With the way this draft is, and if we had a second and third round pick it would set them up perfectly to go LG in the first, RB in the second and DE in the third. That’s where the value lies in each round, roughly speaking.

But what about tight end? What about wide receiver? What about linebacker? What about safety? You could make an argument for almost every single position outside of QB in the first round. That sets the team up perfectly to go the desired best player available route.

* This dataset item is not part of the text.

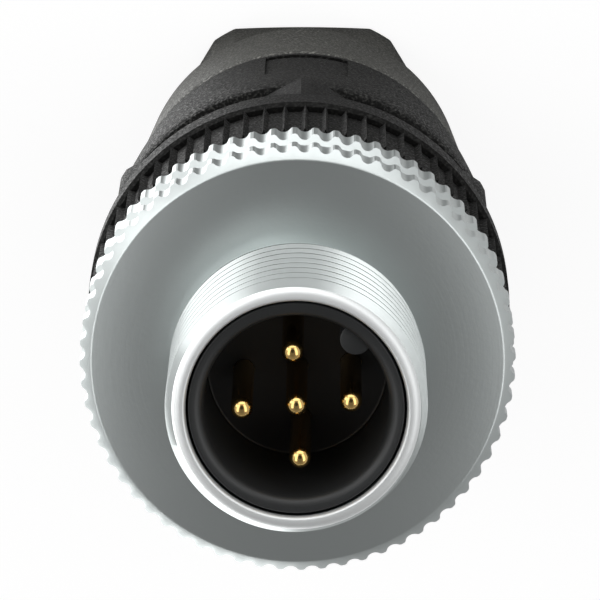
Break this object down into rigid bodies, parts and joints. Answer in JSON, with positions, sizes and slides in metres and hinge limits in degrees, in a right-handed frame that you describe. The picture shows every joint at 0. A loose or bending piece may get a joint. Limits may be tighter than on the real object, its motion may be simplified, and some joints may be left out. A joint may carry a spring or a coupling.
{
  "type": "circular connector",
  "caption": "M12 circular cable connector, male, field-wired, with a knurled metal coupling ring, gold contacts and black housing, open cable entry.",
  "frame": {"origin": "centre of the clamping nut's rear face, on the floor", "axes": "+Z along the connector's axis to the mating end; -Y is the side with the marker recess"},
  "size_m": [0.0206, 0.0206, 0.054],
  "materials": {
    "nickel_metal": "bright nickel plate, finely turned",
    "contact_gold": "gold plate, bright",
    "carrier_plastic": "black, smooth",
    "body_plastic": "black, fine speckled texture",
    "nut_plastic": "dark grey, fine matte texture",
    "block_plastic": "grey, smooth",
    "clamp_plastic": "dark grey, smooth",
    "seal_rubber": "black, matte",
    "spring_steel": "plain",
    "clamp_brass": "plain"
  },
  "bodies": {
    "carrier": {"grip_collar": "body_plastic", "contact_insert": "carrier_plastic", "insert_clip": "spring_steel", "ring_damper": "seal_rubber", "terminal_block": "block_plastic", "pin_1": "contact_gold", "pin_2": "contact_gold", "pin_3": "contact_gold", "pin_4": "contact_gold", "pin_5": "contact_gold"},
    "ring": {"coupling_ring": "nickel_metal"},
    "gasket_ring": {"sleeve_gasket": "seal_rubber"},
    "rear_sleeve": {"sleeve": "body_plastic", "cable_seal": "seal_rubber"},
    "clamp_basket": {"cable_clamp": "clamp_plastic", "thrust_washer": "body_plastic"},
    "rear_nut": {"clamping_nut": "nut_plastic"},
    "plate_1": {"wire_clamp_1": "clamp_brass"},
    "screw_1": {"terminal_screw_1": "spring_steel"},
    "plate_2": {"wire_clamp_2": "clamp_brass"},
    "screw_2": {"terminal_screw_2": "spring_steel"},
    "plate_3": {"wire_clamp_3": "clamp_brass"},
    "screw_3": {"terminal_screw_3": "spring_steel"},
    "plate_4": {"wire_clamp_4": "clamp_brass"},
    "screw_4": {"terminal_screw_4": "spring_steel"},
    "plate_5": {"wire_clamp_5": "clamp_brass"},
    "screw_5": {"terminal_screw_5": "spring_steel"}
  },
  "joints": [
    {"name": "ring_spin", "type": "hinge", "parent": "carrier", "child": "ring", "pos_m": [0, 0, 0.041], "axis": [0, 0, 1], "continuous": true},
    {"name": "sleeve_feed", "type": "slide", "parent": "carrier", "child": "gasket_ring", "axis": [0, 0, -1], "range_m": [0, 0.0025]},
    {"name": "sleeve_turn", "type": "hinge", "parent": "gasket_ring", "child": "rear_sleeve", "pos_m": [0, 0, 0.026], "axis": [0, 0, -1], "range_deg": [0, 900]},
    {"name": "nut_feed", "type": "slide", "parent": "rear_sleeve", "child": "clamp_basket", "axis": [0, 0, -1], "range_m": [0, 0.007]},
    {"name": "nut_turn", "type": "hinge", "parent": "clamp_basket", "child": "rear_nut", "pos_m": [0, 0, 0.009], "axis": [0, 0, -1], "range_deg": [0, 2520]},
    {"name": "clamp_feed_1", "type": "slide", "parent": "carrier", "child": "plate_1", "axis": [-0.9978, -0.0663, 0], "range_m": [0, 0.001]},
    {"name": "screw_turn_1", "type": "hinge", "parent": "plate_1", "child": "screw_1", "pos_m": [0.00549, 0.00036, 0.0186], "axis": [-0.9978, -0.0663, 0], "range_deg": [0, 1200]},
    {"name": "clamp_feed_2", "type": "slide", "parent": "carrier", "child": "plate_2", "axis": [0.0663, -0.9978, 0], "range_m": [0, 0.001]},
    {"name": "screw_turn_2", "type": "hinge", "parent": "plate_2", "child": "screw_2", "pos_m": [-0.00036, 0.00549, 0.0186], "axis": [0.0663, -0.9978, 0], "range_deg": [0, 1200]},
    {"name": "clamp_feed_3", "type": "slide", "parent": "carrier", "child": "plate_3", "axis": [0.9978, 0.0663, 0], "range_m": [0, 0.001]},
    {"name": "screw_turn_3", "type": "hinge", "parent": "plate_3", "child": "screw_3", "pos_m": [-0.00549, -0.00036, 0.0186], "axis": [0.9978, 0.0663, 0], "range_deg": [0, 1200]},
    {"name": "clamp_feed_4", "type": "slide", "parent": "carrier", "child": "plate_4", "axis": [-0.0663, 0.9978, 0], "range_m": [0, 0.001]},
    {"name": "screw_turn_4", "type": "hinge", "parent": "plate_4", "child": "screw_4", "pos_m": [0.00036, -0.00549, 0.0186], "axis": [-0.0663, 0.9978, 0], "range_deg": [0, 1200]},
    {"name": "clamp_feed_5", "type": "slide", "parent": "carrier", "child": "plate_5", "axis": [-0.6587, -0.7524, 0], "range_m": [0, 0.001]},
    {"name": "screw_turn_5", "type": "hinge", "parent": "plate_5", "child": "screw_5", "pos_m": [0.00362, 0.00414, 0.022], "axis": [-0.6587, -0.7524, 0], "range_deg": [0, 1200]}
  ],
  "couplings": [
    {"joint": "sleeve_turn", "follows": "sleeve_feed", "rad_per_m": 6283.2},
    {"joint": "nut_turn", "follows": "nut_feed", "rad_per_m": 6283.2},
    {"joint": "screw_turn_1", "follows": "clamp_feed_1", "rad_per_m": 20944},
    {"joint": "screw_turn_2", "follows": "clamp_feed_2", "rad_per_m": 20944},
    {"joint": "screw_turn_3", "follows": "clamp_feed_3", "rad_per_m": 20944},
    {"joint": "screw_turn_4", "follows": "clamp_feed_4", "rad_per_m": 20944},
    {"joint": "screw_turn_5", "follows": "clamp_feed_5", "rad_per_m": 20944}
  ]
}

As long as the player is the right one, having him on the roster will add value to the team regardless of the position he plays. If they go linebacker, we’ve got some much needed depth behind Bobby, they’ve got insurance in case they don’t extend K.J. Wright to a third contract. If they go left tackle, they’ve got cover for Duane Brown in case he gets injured or isn’t extended. If they go wide receiver, they have some solid insurance in case Tyler Lockett, Jaron Brown or Amara Darboh don’t step up.

You get the idea? Going BPA sets the team up well for years to come and comes backs to Pete’s philosophy of ‘win forever’. In this day and age, teams have weak spots in the roster, even with the 2013/2014 Seahawks, they never had that pass rushing 3 technique defensive tackle that could collapse a pocket and take over games. It’s unrealistic to except a solid depth chart across the whole roster, it just doesn’t happen in a salary capped league, it’s almost impossible. You can get close, sure, but never the ‘total’ package.

I’m sure Pete and John have their draft board pretty much set, expect to see them throwing cards in the bin in the war room on draft day as certain players they had highly ranked come off the board, expect them to manoeuvre their draft position to gain maximum value. Remember, Seattle doesn’t just historically move down, they also move up in the middle rounds.

It will be exciting to see how this draft pans out. And for the record, I still believe Earl will be moved to recoup draft capital. This is a pretty solid draft at numerous positions and John and Pete will be salivating at the idea of some of the guys available at the end of this month.